Bernard Tapie, le 4 avril 2019. / BERTRAND GUAY / AFP

Plus de dix ans après l’arbitrage controversé ayant octroyé 403 millions d’euros à Bernard Tapie pour régler son litige face au Crédit Lyonnais, l’homme d’affaires a été relaxé, mardi 9 juillet, tandis qu’il était jugé par le tribunal correctionnel de Paris pour « escroquerie » et « détournement de fonds publics ». Le PDG d’Orange, Stéphane Richard, jugé pour complicité d’escroquerie, a lui aussi été relaxé, de même que l’avocat de Bernard Tapie, Maurice Lantourne, et le haut magistrat impliqué dans l’arbitrage, Pierre Estoup.

Le tribunal n’a pas suivi les réquisitions du parquet de Paris, qui, le 1er avril, avait demandé une peine de cinq ans de prison ferme contre M. Tapie.

En juillet 2008, M. Tapie avait obtenu la somme inédite de 45 millions d’euros, au seul titre du préjudice moral, en réparation d’une « faute » du Crédit lyonnais lors de la revente de l’équipementier sportif Adidas. Cette sentence rendue par un tribunal arbitral privé aurait dû être l’épilogue d’un titanesque contentieux entre l’homme d’affaires et l’ex-banque publique, qu’il accuse depuis vingt-cinq ans de l’avoir floué.

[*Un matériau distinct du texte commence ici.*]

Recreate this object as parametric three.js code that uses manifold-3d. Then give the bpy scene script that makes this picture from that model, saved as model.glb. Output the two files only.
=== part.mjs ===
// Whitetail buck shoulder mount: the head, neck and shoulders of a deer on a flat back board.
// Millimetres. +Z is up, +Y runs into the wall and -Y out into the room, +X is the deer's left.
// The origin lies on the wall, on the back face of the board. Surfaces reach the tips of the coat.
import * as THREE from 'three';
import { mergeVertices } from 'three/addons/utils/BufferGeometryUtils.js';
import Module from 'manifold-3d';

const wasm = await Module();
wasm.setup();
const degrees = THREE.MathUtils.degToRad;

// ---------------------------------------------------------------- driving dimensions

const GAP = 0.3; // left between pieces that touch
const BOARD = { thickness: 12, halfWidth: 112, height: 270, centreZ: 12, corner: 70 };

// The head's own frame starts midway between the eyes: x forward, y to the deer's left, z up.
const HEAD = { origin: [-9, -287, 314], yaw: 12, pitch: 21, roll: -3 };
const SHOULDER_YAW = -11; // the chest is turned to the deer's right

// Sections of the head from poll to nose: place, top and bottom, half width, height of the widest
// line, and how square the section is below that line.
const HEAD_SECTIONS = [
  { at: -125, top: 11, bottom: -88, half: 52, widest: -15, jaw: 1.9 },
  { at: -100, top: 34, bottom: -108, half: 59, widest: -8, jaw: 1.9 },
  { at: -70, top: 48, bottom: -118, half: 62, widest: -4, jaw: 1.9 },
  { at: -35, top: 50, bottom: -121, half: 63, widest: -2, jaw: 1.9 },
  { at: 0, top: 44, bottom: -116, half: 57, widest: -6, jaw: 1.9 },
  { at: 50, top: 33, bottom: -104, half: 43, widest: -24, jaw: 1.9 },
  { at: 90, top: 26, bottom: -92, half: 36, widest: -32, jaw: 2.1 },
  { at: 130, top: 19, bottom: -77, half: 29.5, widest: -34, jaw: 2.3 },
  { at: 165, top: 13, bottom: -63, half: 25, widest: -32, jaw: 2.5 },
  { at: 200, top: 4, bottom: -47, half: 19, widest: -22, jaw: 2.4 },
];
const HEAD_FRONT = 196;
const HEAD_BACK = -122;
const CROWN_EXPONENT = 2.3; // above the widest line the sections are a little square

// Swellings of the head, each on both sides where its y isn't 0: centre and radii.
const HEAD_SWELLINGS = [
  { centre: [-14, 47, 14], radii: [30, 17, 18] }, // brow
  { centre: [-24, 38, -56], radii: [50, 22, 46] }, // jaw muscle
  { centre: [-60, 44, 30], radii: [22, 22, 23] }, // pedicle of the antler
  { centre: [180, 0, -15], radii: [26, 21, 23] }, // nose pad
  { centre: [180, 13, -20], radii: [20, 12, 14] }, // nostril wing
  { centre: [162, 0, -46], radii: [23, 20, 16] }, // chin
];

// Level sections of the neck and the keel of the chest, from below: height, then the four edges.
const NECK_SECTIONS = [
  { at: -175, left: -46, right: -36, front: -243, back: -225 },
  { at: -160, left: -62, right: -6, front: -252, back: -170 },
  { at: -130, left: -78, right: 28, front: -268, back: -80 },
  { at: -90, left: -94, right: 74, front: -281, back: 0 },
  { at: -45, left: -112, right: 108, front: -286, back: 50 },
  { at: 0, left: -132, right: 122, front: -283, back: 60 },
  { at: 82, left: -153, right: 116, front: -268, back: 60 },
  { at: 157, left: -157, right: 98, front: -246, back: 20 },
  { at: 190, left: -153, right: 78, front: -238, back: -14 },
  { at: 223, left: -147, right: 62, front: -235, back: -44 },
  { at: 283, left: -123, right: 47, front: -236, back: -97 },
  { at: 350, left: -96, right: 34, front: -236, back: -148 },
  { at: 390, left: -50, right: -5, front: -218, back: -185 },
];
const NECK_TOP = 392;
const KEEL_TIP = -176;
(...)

Mais la sentence a été définitivement annulée en 2015 au civil pour « fraude » et Bernard Tapie – en faillite personnelle depuis décembre 1994 – a été condamné à restituer les millions perçus, dont le montant et les délais de remboursement sont encore débattus.

Cette peine ne confirme donc pas l’analyse du ministère public, pour qui Tapie a « truqué » l’arbitrage, en activant ses soutiens à l’Elysée pour que le pouvoir sarkozyste choisisse la voie arbitrale au lieu de la justice ordinaire, puis en s’assurant de la « partialité » d’un des juges arbitres, qui entretenait des « liens anciens et réguliers » avec son avocat historique Maurice Lantourne. « A la solde » du duo, le haut magistrat Pierre Estoup, principal rédacteur de la sentence, avait « abusé » ses deux co-arbitres, ont également estimé les représentants du parquet. Ils ont réclamé une peine « symbolique » de trois ans d’emprisonnement ferme contre M. Estoup, 92 ans et absent au procès pour raisons médicales, et trois ans avec sursis contre Me Lantourne.

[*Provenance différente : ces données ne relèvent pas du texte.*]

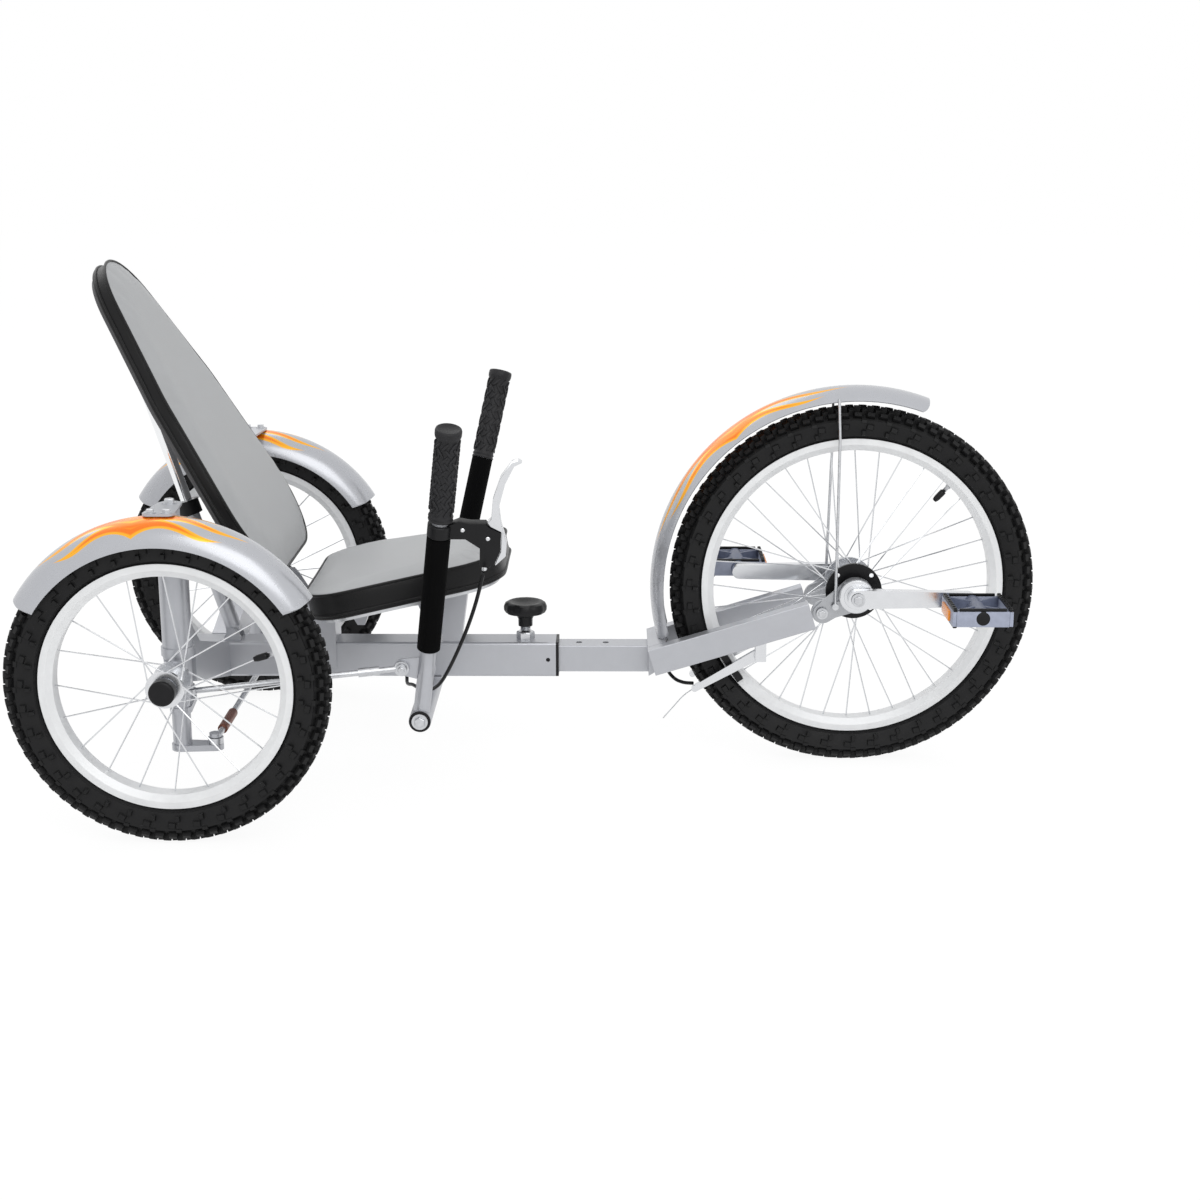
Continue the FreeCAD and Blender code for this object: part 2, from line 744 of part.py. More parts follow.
def front_cable():
    """The brake cable from under the crown to the right brake arm's tip."""
    crown_x, crown_z = arm_point(crown_depth * 0.6, -fork_arm_height / 2 - seat_gap)
    tip = V(brake_tip[0] - 2, -brake_arm_inner - brake_arm_thickness / 2, brake_tip[1] + brake_tip_radius + 3)
    start = V(crown_x, -12, crown_z)
    return cable([start, start + V(5, -1, -14), start + V(15, -8, -22), tip + V(-12, 5, -1), tip])


def cross_arm(side):
    """One sloped arm and its gusset, welded to the beam and to the kingpin's head tube."""
    y_beam, y_tube = -beam_size / 2, -kingpin_y
    half = arm_width / 2
    clear_y = y_tube + arm_clearance
    weld_y = y_tube + head_tube_radius - 4
    corners = [(y_beam, beam_bottom + 1), (clear_y, arm_outer_bottom), (clear_y, head_tube_bottom + 1),
               (weld_y, head_tube_bottom + 1), (weld_y, arm_outer_top), (y_beam, beam_top)]
    loop = [V(along(0) - half, y, z) for y, z in corners]
    arm = Part.Face(Part.makePolygon(loop + loop[:1])).extrude(V(arm_width, 0, 0))
    slope = (arm_outer_top - beam_top) / (weld_y - y_beam)
    start_y = -gusset_start
    rib = [(start_y, beam_top + slope * (start_y - y_beam) - 1), (weld_y, arm_outer_top - 1), (weld_y, gusset_top)]
    loop = [V(along(0) - gusset_thickness / 2, y, z) for y, z in rib]
    gusset = Part.Face(Part.makePolygon(loop + loop[:1])).extrude(V(gusset_thickness, 0, 0))
    heights = (head_tube_bottom, head_tube_top)
    tube = upright(along(0), y_tube, heights, head_tube_radius)
    cups = [upright(along(0), y_tube, (head_tube_bottom, head_tube_bottom + cup_height), cup_radius),
            upright(along(0), y_tube, (head_tube_top - cup_height, head_tube_top), cup_radius)]
    bore = upright(along(0), y_tube, heights, steerer_radius + running_gap)
    chamber_z = (head_tube_bottom + cup_height, head_tube_top - cup_height)
    chamber = upright(along(0), y_tube, chamber_z, head_tube_radius - head_tube_wall)
    return on_side(fused([arm, gusset, tube] + cups).cut(bore).cut(chamber), side)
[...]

Stéphane Richard également relaxé

Des peines de trois ans de prison dont 18 mois ferme, 100 000 euros d’amende et une interdiction de la fonction publique pendant cinq ans avaient été demandées contre deux ex-hauts fonctionnaires, l’actuel PDG d’Orange Stéphane Richard et l’ancien dirigeant du Consortium de réalisation (CDR), chargé de gérer le passif du Crédit Lyonnais. M. Richard, 57 ans, jouait son avenir à la tête de l’opérateur télécom : en cas de condamnation, il devra démissionner, avait prévenu le ministre de l’économie, Bruno Le Maire, en janvier 2018.

L’accusation reproche à l’ex-directeur de cabinet de Mme Lagarde d’avoir fait une « présentation tronquée » du litige à sa ministre pour permettre l’entrée en arbitrage et de lui avoir tu la présence de l’homme d’affaires lors d’une réunion cruciale à l’Elysée.

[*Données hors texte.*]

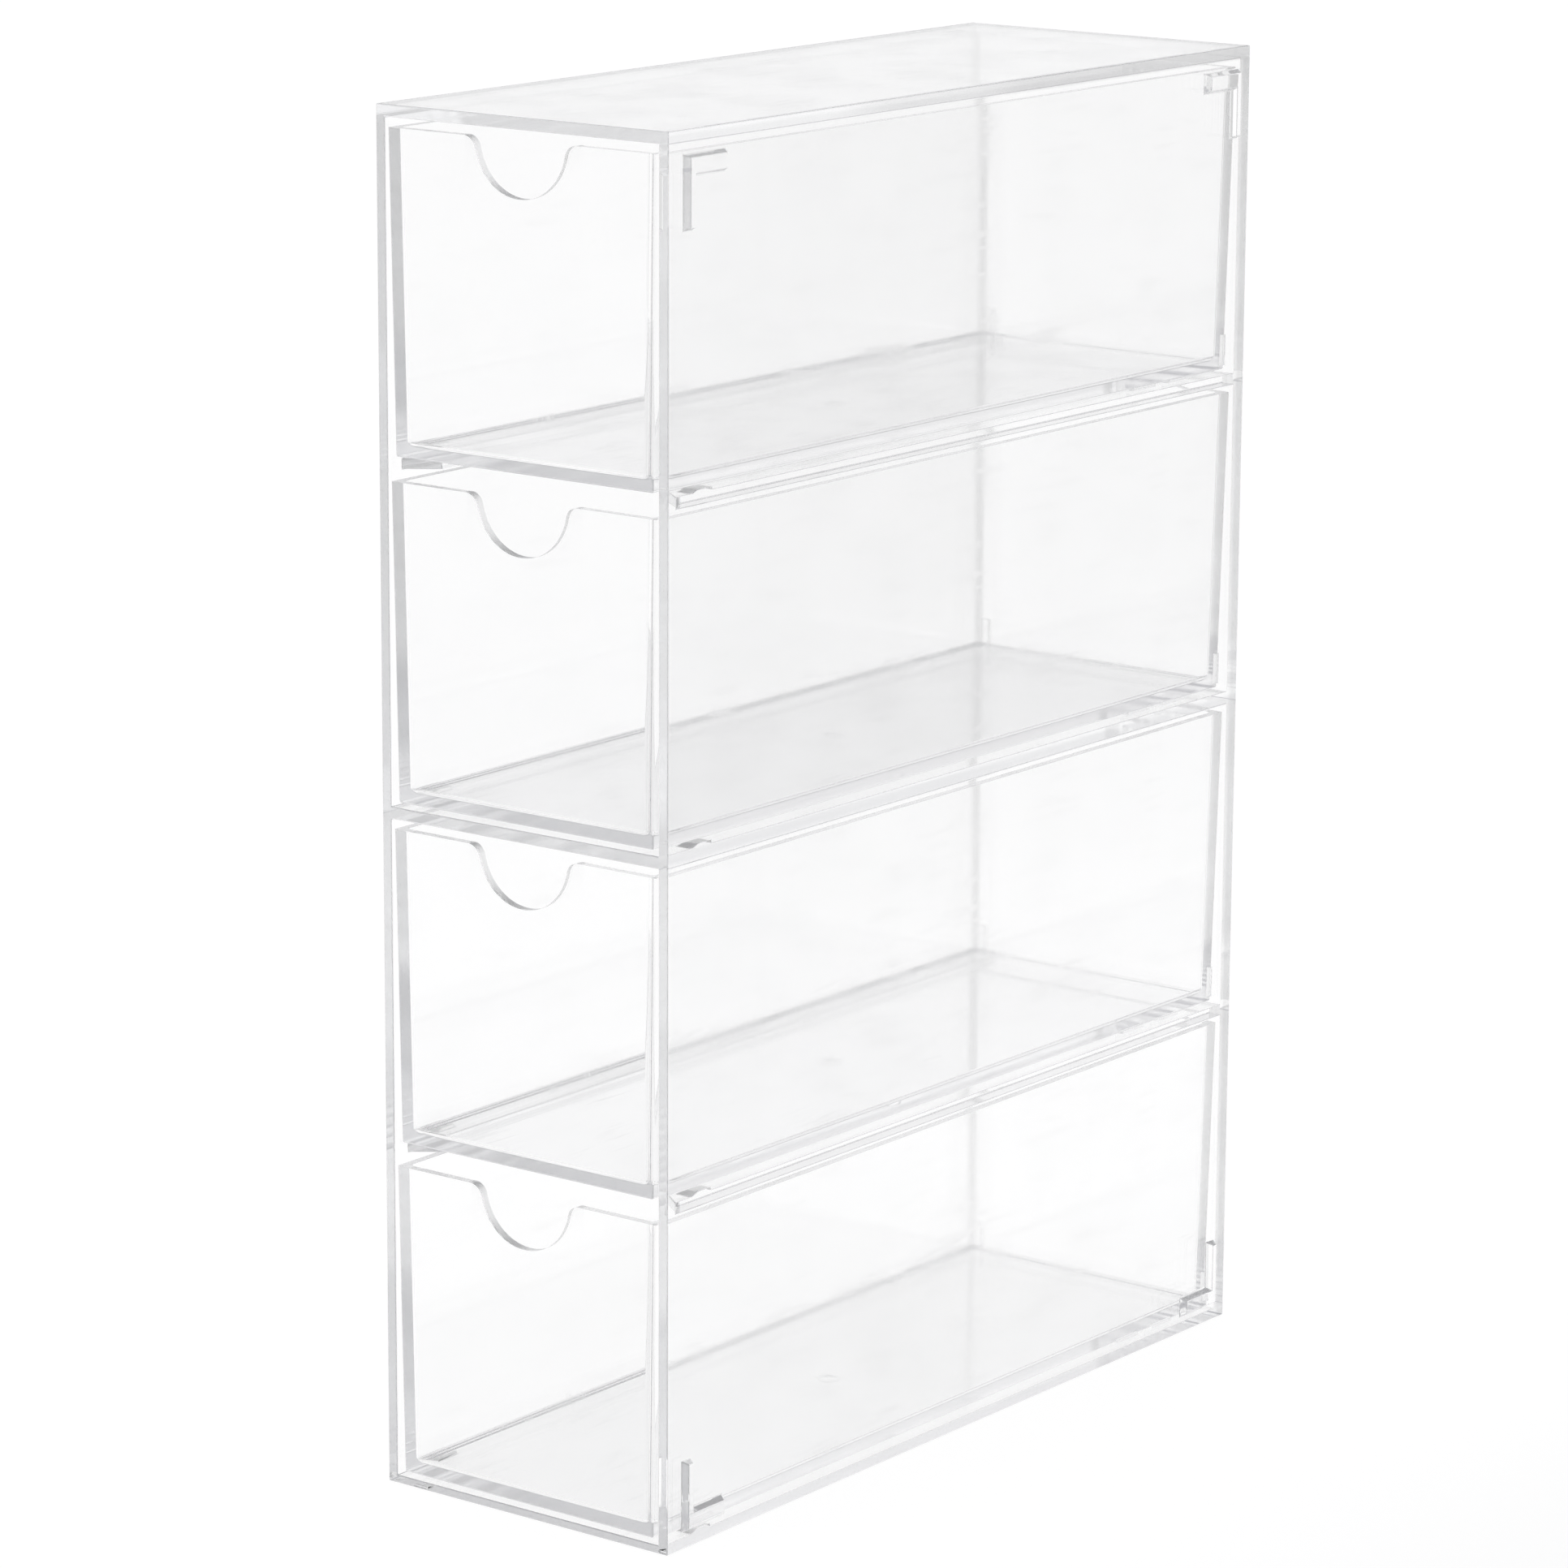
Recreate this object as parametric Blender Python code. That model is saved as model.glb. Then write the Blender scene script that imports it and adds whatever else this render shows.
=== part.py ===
"""Clear acrylic drawer tower: a bonded case with four moulded pull-out drawers.

Units are metres, +Z is up and the drawers open towards -Y.
The origin is the centre of the case's footprint, on the surface it stands on.
"""
import math

import bmesh
import bpy
from mathutils import Matrix, Vector

# Case, outside sizes and the thickness of each panel
CASE_WIDTH = 0.0645
CASE_DEPTH = 0.176
CASE_HEIGHT = 0.250
SIDE_WALL = 0.0021
BACK_WALL = 0.0018
TOP_WALL = 0.0022
BOTTOM_WALL = 0.0015
SHELF_WALL = 0.0022
GLUE_LINE = 0.0003
PANEL_EDGE_BREAK = 0.0002

# L-shaped locating ribs on the outside of the right side panel, one leg along the case and one upright
RIB_RISE = 0.00125
RIB_LONG_LEG = 0.0114
RIB_LONG_WIDTH = 0.0038
RIB_UPRIGHT_LEG = 0.0130
RIB_UPRIGHT_WIDTH = 0.0026
RIB_TAPER = 0.0003
RIB_END_INSET = 0.0040
RIB_TOP_INSET = 0.0041
RIB_BOTTOM_INSET = 0.0034

# Rails that carry drawers 1 and 3, cut off at a slant in front
RAIL_THICKNESS = 0.0019
RAIL_REACH = 0.00575
RAIL_SETBACK = 0.0035
RAIL_SLANT = 0.0044

# Stop bumps at the front of the rails, the shelf and the bottom panel
BUMP_RISE = 0.0006
BUMP_LENGTH = 0.0055
BUMP_WIDTH = 0.0034
BUMP_RAMP = 0.0018
BUMP_SETBACK = 0.0080

# Drawer fits
RUNNING_GAP = 0.0009
HEAD_GAP_UNDER_RAIL = 0.0016
HEAD_GAP_UNDER_PANEL = 0.00175
SIDE_GAP = 0.00055
REAR_GAP = 0.0005
SEAT_GAP = 0.0003

# Drawer moulding
DRAWER_WALL = 0.0017
DRAWER_FLOOR = 0.0018
DRAFT = 0.0009
FRONT_DRAFT = 0.0003
OUTER_CORNER = 0.0005
INNER_CORNER = 0.0010
RIM_EDGE_BREAK = 0.0002
FLOOR_FILLET = 0.0012
NOTCH_RADIUS = 0.0101
NOTCH_SHOULDER = 0.0025
LUG_LENGTH = 0.0070
LUG_WIDTH = 0.0018
LUG_PITCH = 0.0117
LUG_REAR_INSET = 0.0108
HEEL_HEIGHT = 0.0065
HEEL_WIDTH = 0.0020
GATE_RADIUS = 0.0020
GATE_DEPTH = 0.0003

# Cutters and joined pieces reach past the surface that they meet by this much
OVERRUN = 0.0010

# Steps in a quarter round
CORNER_STEPS = 4
FILLET_STEPS = 2
NOTCH_STEPS = 10
SHOULDER_STEPS = 4
GATE_STEPS = 24
LUG_COUNT = 2
SMOOTH_ANGLE = math.radians(32)

# Cast acrylic, clear with a faint cool tint
CLEAR_TINT = (0.965, 0.972, 0.980, 1.0)
CLEAR_ROUGHNESS = 0.03
CLEAR_IOR = 1.49

# Places that several pieces share
FRONT = -CASE_DEPTH / 2
BACK = CASE_DEPTH / 2
HALF_WIDTH = CASE_WIDTH / 2
INNER_HALF = HALF_WIDTH - SIDE_WALL
BACK_FACE = BACK - BACK_WALL
TOP_FACE = CASE_HEIGHT - TOP_WALL

# The shelf parts the case in two halves, and each half holds a lower and an upper drawer
HALF_BAY = (TOP_FACE - BOTTOM_WALL - SHELF_WALL) / 2
HEAD_GAPS = HEAD_GAP_UNDER_RAIL + HEAD_GAP_UNDER_PANEL
DRAWER_HEIGHT = (HALF_BAY - RAIL_THICKNESS - 2 * RUNNING_GAP - HEAD_GAPS) / 2
DRAWER_LENGTH = BACK_FACE - REAR_GAP - FRONT
RIM_HALF = INNER_HALF - SIDE_GAP
SHELF_BASE = BOTTOM_WALL + HALF_BAY
SHELF_FACE = SHELF_BASE + SHELF_WALL
RAIL_RISE = RUNNING_GAP + DRAWER_HEIGHT + HEAD_GAP_UNDER_RAIL
RIB_TOP_CORNER = CASE_HEIGHT - RIB_TOP_INSET


def clear_scene():
    """Remove every object that the file opens with."""
    for item in list(bpy.data.objects):
        bpy.data.objects.remove(item, do_unlink=True)


def clear_plastic(name):
    """One clear acrylic material."""
    material = bpy.data.materials.new(name + "_acrylic")
    material.use_nodes = True
    shader = material.node_tree.nodes["Principled BSDF"]
    shader.inputs["Base Color"].default_value = CLEAR_TINT
    shader.inputs["Roughness"].default_value = CLEAR_ROUGHNESS
    shader.inputs["Metallic"].default_value = 0.0
    shader.inputs["IOR"].default_value = CLEAR_IOR
    shader.inputs["Transmission Weight"].default_value = 1.0
    material.diffuse_color = CLEAR_TINT
    return material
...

« Il n’a rien dissimulé » à Mme Lagarde, avaient insisté les avocats du patron d’Orange, brocardant la « thèse complotiste » de l’accusation dont la base serait un « pacte implicite » conclu entre Nicolas Sarkozy, élu en 2007, et son soutien politique M. Tapie.

Christine Lagarde, la future présidente de la Banque centrale européenne (BCE), avait été, elle, été condamnée fin 2016 pour « négligence » pour ne pas avoir exercé de recours contre cet arbitrage quand elle était ministre de l’Economie. La Cour de justice de la République l’avait toutefois dispensée de peine.